Tárrega, dolido, tras el segundo tanto del Girona / LaLiga
No, no me he equivocado al escribir el titular, simplemente este Valencia CF en lugar jugar en Girona debería haberlo hacerlo en ‘chirona’, porque su fútbol es de cárcel. El equipo volvió a reincidir y mostrar en Montilivi la peor de sus caras. La derrota por 2-1 ante el Girona, hasta el sábado colista de la categoría, no solo deja tres puntos más por el camino, sino una sensación de vacío, de descomposición futbolística y emocional que preocupa más allá del resultado. Porque no es palmar, sino cómo palmas, volviendo a dejar tras de sí la escena del crimen: un césped lleno de huellas de desgana, un vestuario sin autoridad y una afición que ya no sabe si es víctima o verdugo con las ganas de querer acabar con todo esto.
El equipo fue un reflejo de su confusión. Se vio un conjunto sin convicción, sin intensidad y sin liderazgo dentro del campo. Cada balón dividido era del Girona, cada acción de esfuerzo parecía una montaña para un Valencia incapaz de reaccionar ante el ritmo de un rival que simplemente creyó más. Y, cuando consiguió reaccionar, le duró menos que una libertad condicional. El contraste entre la fe del colista y la apatía de un club histórico resultó tan evidente como doloroso.
El Girona, colista hasta el sábado -no lo olvidemos-, hizo de juez y verdugo. Los de Míchel fueron todo lo que el Valencia no fue: intensos, comprometidos, creyentes…a pesar de las numerosas bajas. Mientras ellos peleaban cada balón como si les fuera la libertad, los nuestros se limitaban a cumplir trámite, mirando el reloj y esperando que la sentencia pasara rápido. No podemos hablar de suerte cuando siempre te condenan las mismas acciones –casi siempre a balón parado-.
Pero el problema no se queda en la hierba. Hay una desconexión evidente entre el cuerpo técnico y la plantilla. Los jugadores no interpretan —o directamente no creen— en los planteamientos de Corberán. Su propuesta, rígida y teórica, se estrella semana tras semana contra la realidad de un equipo que no sabe a qué juega. La sensación es que el entrenador ha perdido el control del vestuario, incapaz de motivar ni de transmitir una idea reconocible. En el fútbol, cuando el mensaje no llega, el grupo se apaga. Y eso es exactamente lo que le está pasando al Valencia.

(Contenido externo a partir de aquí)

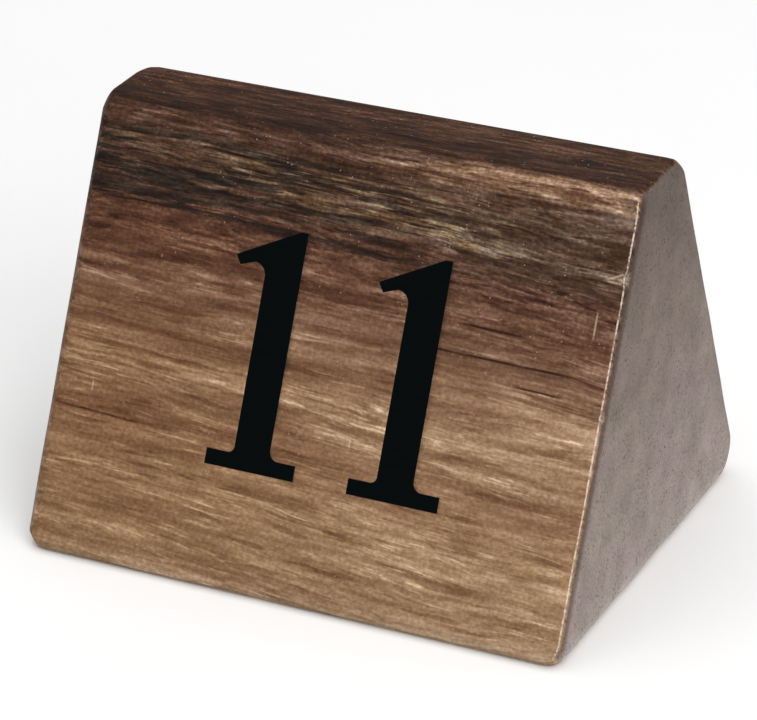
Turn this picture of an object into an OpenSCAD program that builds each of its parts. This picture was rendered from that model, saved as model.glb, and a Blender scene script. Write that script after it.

Además, falta actitud, algo imperdonable en un club que ha hecho de la entrega su seña de identidad durante décadas. Los errores técnicos pueden admitirse; la falta de compromiso, no. Hoy el aficionado ve un equipo distante, que baja los brazos demasiado pronto, que no se deja la piel ni cuando el partido lo exige y que encima se queja. Y eso, en Mestalla o fuera, es una traición a la historia reciente del club.
Una idea futbolística
Corberán, que siempre ha sido preso de su idea futbolística, sigue intentando imponer orden con discursos técnicos que suenan a interrogatorio más que a motivación. El vestuario, agotado o desconectado, ya no responde. Cuando un grupo no cree en su guardián, el motín está cerca. Y hoy, en Girona, el motín fue silencioso: una rebelión pasiva, sin correr, sin competir, sin ganas. Me da miedo, mucho miedo.
El Valencia necesita un golpe de realidad. O Corberán encuentra la manera de reconectar con el vestuario y recuperar el espíritu competitivo, o su proyecto se hundirá antes de haber empezado realmente. Porque sin intensidad, sin identidad y sin unión, este equipo no va a ninguna parte. El resultado no sorprende, solo confirma la sentencia: este Valencia está preso de su propia mediocridad. Sin actitud, sin alma y sin un alcaide que –por mucho que hable hoy- imponga su criterio de autoridad, el equipo sigue cumpliendo partidos como quien marca días en la pared de su celda. La única salida posible es recuperar la dignidad… o seguir cumpliendo condena en los puestos bajos de la tabla, donde el castigo es eterno y la redención parece cada vez más lejana.